## Goal of the exercise
Return the lines from the line containing "with BuildPart() as" through the line containing "for corner in" exactly. No other line should appear in the answer.

(Items from a data source)
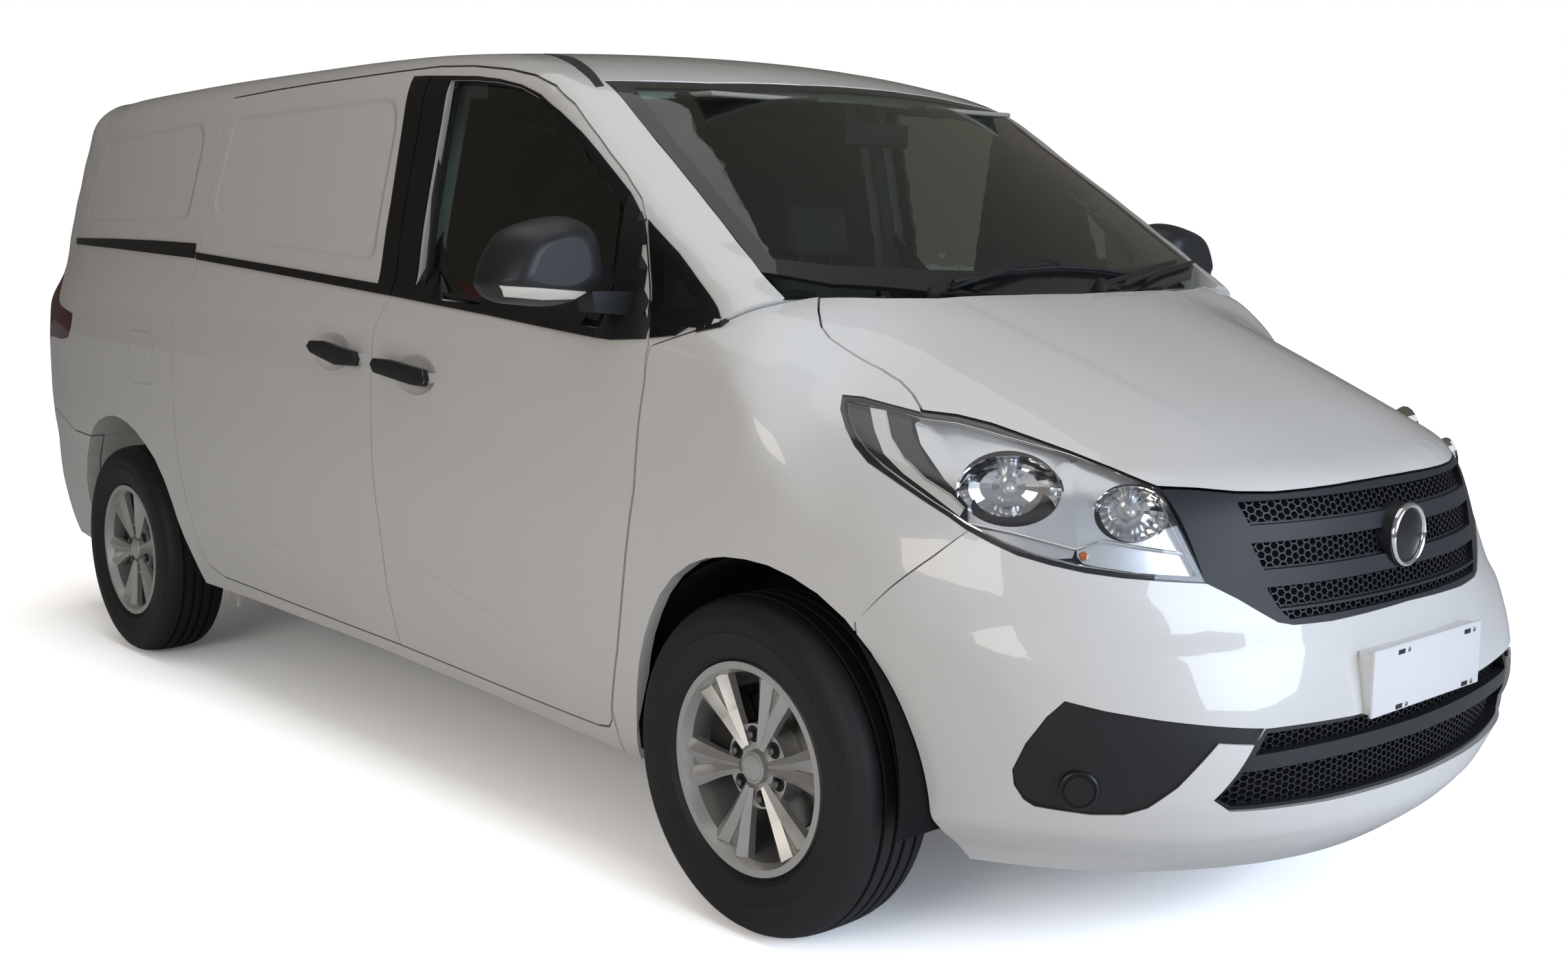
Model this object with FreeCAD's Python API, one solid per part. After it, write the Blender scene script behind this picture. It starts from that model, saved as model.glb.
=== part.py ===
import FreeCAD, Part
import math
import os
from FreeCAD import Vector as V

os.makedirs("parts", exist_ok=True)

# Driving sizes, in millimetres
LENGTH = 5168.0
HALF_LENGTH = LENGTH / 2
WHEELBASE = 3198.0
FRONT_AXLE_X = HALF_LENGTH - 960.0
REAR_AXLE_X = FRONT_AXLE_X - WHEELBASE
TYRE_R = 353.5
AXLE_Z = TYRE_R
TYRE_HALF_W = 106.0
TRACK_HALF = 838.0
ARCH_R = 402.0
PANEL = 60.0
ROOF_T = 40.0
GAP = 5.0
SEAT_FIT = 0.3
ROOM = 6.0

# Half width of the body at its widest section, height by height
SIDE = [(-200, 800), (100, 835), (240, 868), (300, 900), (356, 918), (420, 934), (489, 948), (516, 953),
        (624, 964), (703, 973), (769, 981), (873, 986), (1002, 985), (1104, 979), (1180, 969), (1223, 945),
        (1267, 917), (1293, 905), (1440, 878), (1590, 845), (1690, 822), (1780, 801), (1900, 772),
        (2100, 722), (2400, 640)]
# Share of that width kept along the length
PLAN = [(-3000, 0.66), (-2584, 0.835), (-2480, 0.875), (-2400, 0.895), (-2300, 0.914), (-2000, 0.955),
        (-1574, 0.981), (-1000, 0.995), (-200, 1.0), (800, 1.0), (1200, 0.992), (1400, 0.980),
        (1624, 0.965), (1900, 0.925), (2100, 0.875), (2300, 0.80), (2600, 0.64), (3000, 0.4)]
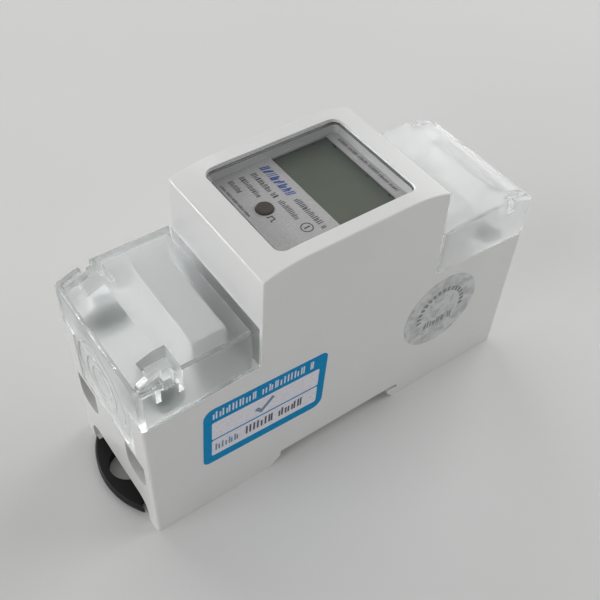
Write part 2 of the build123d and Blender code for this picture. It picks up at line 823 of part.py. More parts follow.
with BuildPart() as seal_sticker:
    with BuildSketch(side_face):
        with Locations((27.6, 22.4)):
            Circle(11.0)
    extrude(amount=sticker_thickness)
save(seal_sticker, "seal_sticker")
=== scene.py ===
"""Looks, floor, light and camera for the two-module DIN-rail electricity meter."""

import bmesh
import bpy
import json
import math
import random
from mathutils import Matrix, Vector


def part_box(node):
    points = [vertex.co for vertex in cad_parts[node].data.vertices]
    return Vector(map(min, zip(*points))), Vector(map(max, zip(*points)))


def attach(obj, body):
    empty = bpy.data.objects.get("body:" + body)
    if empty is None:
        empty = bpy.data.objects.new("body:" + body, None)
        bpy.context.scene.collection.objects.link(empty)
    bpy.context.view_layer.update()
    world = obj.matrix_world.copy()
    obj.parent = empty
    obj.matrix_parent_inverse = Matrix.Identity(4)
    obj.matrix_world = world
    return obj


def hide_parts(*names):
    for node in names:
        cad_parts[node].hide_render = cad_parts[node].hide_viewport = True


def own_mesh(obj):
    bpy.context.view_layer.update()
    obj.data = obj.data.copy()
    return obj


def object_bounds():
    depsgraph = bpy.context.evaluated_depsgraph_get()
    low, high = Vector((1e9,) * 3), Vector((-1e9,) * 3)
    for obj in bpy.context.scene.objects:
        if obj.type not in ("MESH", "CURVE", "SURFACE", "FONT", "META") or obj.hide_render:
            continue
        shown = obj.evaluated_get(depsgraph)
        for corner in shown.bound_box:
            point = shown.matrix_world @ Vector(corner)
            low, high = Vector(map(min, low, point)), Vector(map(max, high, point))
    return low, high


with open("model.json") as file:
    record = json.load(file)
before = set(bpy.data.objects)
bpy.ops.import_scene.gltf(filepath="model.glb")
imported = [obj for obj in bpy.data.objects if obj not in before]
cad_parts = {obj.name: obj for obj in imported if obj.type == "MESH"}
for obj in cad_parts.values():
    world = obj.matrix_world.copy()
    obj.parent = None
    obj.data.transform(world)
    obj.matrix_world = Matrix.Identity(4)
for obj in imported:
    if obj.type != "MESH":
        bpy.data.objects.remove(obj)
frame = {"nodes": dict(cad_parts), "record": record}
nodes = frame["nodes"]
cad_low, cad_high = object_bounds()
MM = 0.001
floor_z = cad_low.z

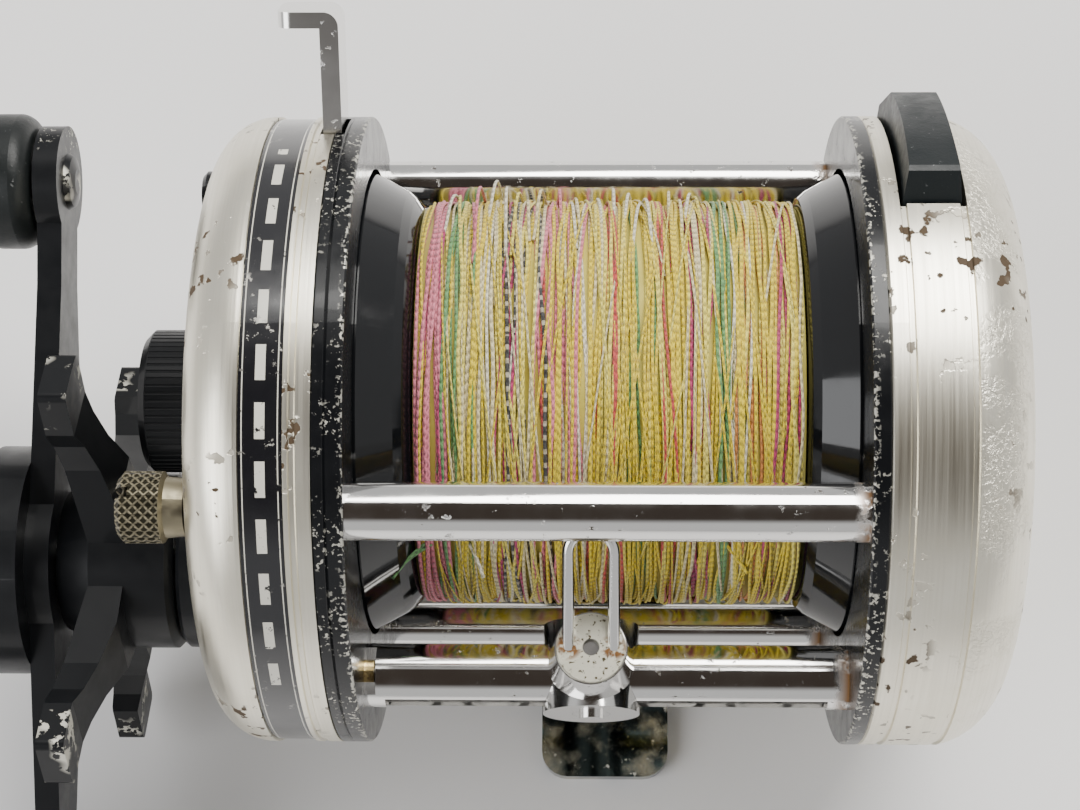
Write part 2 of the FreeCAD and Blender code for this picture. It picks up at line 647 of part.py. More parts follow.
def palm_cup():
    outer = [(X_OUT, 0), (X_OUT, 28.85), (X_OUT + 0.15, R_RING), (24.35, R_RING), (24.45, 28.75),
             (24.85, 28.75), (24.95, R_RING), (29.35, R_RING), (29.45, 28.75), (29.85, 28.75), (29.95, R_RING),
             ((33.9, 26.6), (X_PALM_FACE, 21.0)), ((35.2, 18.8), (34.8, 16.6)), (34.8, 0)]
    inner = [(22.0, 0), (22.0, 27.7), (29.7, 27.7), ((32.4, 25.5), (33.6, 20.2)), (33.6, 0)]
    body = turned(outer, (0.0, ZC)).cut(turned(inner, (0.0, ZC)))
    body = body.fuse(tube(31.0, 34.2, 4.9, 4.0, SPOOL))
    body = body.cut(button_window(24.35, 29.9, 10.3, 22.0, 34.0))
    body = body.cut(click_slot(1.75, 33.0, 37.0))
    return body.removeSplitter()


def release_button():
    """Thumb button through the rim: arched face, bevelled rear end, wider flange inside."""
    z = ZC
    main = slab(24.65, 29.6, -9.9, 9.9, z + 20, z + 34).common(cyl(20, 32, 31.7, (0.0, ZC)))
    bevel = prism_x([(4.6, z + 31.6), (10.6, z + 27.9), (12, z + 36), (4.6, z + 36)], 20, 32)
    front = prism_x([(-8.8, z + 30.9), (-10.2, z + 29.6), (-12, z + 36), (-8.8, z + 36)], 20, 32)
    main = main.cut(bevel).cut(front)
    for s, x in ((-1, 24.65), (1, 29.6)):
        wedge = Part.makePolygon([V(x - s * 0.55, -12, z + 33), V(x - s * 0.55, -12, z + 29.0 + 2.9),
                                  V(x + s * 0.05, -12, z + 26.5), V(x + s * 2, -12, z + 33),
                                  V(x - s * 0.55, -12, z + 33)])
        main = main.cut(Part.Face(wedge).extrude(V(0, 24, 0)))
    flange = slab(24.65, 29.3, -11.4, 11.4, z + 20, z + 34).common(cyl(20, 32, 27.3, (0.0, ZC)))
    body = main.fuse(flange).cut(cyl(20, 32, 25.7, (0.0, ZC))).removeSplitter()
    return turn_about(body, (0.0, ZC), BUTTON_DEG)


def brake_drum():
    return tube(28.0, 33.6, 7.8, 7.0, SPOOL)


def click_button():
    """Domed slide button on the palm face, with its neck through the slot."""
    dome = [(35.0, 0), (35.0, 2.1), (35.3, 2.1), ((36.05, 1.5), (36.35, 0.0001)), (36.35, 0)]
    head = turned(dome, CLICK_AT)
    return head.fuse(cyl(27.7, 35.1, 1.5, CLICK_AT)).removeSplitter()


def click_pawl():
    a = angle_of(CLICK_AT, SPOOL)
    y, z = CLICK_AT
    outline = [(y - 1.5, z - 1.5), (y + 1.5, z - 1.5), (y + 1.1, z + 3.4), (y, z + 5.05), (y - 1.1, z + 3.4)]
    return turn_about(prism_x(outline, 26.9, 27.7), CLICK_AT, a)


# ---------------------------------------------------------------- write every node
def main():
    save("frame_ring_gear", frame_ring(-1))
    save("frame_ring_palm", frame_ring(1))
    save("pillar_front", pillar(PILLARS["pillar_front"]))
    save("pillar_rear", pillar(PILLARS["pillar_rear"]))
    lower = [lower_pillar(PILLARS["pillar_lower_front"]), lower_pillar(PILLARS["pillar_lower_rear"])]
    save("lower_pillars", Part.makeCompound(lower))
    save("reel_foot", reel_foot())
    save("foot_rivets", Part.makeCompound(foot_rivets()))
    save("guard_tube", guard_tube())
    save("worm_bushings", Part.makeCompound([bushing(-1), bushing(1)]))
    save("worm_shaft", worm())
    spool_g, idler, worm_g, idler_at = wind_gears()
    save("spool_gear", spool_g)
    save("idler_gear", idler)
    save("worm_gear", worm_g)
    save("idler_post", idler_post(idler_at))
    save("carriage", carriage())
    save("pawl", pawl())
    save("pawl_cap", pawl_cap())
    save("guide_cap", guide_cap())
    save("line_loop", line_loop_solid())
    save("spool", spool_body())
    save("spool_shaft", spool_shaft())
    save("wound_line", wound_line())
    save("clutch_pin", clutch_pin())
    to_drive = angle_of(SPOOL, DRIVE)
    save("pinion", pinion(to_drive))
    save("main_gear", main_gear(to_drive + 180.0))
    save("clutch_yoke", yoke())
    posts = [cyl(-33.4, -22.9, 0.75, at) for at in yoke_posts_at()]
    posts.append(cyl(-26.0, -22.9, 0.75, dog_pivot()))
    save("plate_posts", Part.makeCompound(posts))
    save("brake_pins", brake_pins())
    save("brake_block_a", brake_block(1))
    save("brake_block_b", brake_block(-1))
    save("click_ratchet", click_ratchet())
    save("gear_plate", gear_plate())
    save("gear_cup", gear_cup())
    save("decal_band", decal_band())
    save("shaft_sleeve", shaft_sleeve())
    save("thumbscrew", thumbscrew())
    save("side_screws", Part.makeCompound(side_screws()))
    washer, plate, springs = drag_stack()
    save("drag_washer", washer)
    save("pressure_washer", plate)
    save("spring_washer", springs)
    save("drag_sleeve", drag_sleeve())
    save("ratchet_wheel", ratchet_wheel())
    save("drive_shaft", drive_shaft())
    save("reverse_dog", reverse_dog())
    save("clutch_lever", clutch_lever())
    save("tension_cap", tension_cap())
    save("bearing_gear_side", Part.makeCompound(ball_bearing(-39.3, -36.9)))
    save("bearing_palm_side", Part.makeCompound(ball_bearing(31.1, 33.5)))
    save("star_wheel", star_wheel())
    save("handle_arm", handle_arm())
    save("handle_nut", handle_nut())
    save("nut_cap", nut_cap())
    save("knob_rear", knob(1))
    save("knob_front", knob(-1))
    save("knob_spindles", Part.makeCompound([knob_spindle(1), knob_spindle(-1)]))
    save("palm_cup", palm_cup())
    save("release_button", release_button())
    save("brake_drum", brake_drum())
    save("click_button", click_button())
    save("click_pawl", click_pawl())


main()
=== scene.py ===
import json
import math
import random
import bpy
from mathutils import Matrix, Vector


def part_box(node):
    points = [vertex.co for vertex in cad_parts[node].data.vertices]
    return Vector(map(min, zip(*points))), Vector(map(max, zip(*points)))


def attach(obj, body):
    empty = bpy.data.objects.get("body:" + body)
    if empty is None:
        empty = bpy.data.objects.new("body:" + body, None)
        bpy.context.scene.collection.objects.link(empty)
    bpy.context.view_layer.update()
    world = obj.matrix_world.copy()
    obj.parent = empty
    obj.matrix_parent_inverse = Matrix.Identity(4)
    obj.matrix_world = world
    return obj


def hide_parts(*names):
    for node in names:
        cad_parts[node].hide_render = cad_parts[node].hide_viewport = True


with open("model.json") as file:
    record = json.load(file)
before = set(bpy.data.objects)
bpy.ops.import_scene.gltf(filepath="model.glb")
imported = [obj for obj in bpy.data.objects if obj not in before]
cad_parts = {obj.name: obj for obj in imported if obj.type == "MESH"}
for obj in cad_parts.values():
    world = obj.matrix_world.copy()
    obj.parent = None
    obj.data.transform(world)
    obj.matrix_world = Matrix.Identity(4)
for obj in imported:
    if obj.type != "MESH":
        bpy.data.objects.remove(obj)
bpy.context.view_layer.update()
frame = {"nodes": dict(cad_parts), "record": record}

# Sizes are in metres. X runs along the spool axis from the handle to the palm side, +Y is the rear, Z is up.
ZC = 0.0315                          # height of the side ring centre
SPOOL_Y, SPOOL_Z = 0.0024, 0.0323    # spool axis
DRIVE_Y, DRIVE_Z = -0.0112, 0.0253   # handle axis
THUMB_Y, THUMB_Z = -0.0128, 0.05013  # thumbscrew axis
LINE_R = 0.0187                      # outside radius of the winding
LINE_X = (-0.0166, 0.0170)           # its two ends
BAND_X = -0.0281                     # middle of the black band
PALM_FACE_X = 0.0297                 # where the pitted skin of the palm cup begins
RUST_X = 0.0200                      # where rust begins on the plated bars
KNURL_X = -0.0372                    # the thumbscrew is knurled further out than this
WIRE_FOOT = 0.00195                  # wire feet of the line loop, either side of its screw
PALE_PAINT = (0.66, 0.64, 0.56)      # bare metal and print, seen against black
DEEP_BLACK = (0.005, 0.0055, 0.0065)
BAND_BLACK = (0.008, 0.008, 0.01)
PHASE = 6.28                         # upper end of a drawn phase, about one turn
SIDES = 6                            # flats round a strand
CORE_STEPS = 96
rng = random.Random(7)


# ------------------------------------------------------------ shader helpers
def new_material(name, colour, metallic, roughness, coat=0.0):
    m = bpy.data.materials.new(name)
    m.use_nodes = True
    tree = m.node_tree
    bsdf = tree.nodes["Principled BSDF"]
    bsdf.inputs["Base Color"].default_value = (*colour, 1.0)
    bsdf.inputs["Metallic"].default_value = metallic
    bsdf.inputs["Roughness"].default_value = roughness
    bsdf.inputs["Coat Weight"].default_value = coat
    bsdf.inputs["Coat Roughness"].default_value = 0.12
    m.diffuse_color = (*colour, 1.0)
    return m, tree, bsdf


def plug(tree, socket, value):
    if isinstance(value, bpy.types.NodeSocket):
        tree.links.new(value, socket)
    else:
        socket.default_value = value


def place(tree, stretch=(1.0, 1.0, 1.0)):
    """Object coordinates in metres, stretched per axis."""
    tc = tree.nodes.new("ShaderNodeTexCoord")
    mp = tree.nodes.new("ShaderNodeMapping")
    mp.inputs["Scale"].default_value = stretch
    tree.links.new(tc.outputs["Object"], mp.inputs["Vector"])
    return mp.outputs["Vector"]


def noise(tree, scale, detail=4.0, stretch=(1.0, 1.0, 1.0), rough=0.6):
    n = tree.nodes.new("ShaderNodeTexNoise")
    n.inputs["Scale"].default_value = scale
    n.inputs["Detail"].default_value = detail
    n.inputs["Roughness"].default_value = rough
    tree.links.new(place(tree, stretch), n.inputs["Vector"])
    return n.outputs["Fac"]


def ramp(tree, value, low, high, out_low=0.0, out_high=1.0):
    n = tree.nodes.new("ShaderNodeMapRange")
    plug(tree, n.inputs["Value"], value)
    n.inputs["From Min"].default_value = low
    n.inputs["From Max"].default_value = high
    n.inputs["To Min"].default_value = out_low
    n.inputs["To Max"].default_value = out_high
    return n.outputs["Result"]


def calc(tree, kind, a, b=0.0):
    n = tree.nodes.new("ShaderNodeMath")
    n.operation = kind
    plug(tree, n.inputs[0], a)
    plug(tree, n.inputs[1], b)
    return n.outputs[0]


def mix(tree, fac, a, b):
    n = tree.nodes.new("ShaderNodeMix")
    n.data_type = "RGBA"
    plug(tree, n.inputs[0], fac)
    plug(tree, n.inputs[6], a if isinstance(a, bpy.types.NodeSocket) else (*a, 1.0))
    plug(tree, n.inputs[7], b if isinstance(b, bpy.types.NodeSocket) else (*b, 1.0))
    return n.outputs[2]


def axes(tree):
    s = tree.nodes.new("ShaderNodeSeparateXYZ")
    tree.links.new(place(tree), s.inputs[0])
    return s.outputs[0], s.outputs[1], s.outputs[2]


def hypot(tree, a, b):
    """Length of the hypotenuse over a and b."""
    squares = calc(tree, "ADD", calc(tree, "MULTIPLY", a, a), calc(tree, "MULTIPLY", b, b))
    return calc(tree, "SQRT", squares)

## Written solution
with BuildPart() as seal_sticker:
    with BuildSketch(side_face):
        with Locations((27.6, 22.4)):
            Circle(11.0)
    extrude(amount=sticker_thickness)
save(seal_sticker, "seal_sticker")
=== scene.py ===
"""Looks, floor, light and camera for the two-module DIN-rail electricity meter."""

import bmesh
import bpy
import json
import math
import random
from mathutils import Matrix, Vector


def part_box(node):
    points = [vertex.co for vertex in cad_parts[node].data.vertices]
    return Vector(map(min, zip(*points))), Vector(map(max, zip(*points)))


def attach(obj, body):
    empty = bpy.data.objects.get("body:" + body)
    if empty is None:
        empty = bpy.data.objects.new("body:" + body, None)
        bpy.context.scene.collection.objects.link(empty)
    bpy.context.view_layer.update()
    world = obj.matrix_world.copy()
    obj.parent = empty
    obj.matrix_parent_inverse = Matrix.Identity(4)
    obj.matrix_world = world
    return obj


def hide_parts(*names):
    for node in names:
        cad_parts[node].hide_render = cad_parts[node].hide_viewport = True


def own_mesh(obj):
    bpy.context.view_layer.update()
    obj.data = obj.data.copy()
    return obj


def object_bounds():
    depsgraph = bpy.context.evaluated_depsgraph_get()
    low, high = Vector((1e9,) * 3), Vector((-1e9,) * 3)
    for obj in bpy.context.scene.objects:
        if obj.type not in ("MESH", "CURVE", "SURFACE", "FONT", "META") or obj.hide_render:
            continue
        shown = obj.evaluated_get(depsgraph)
        for corner in shown.bound_box:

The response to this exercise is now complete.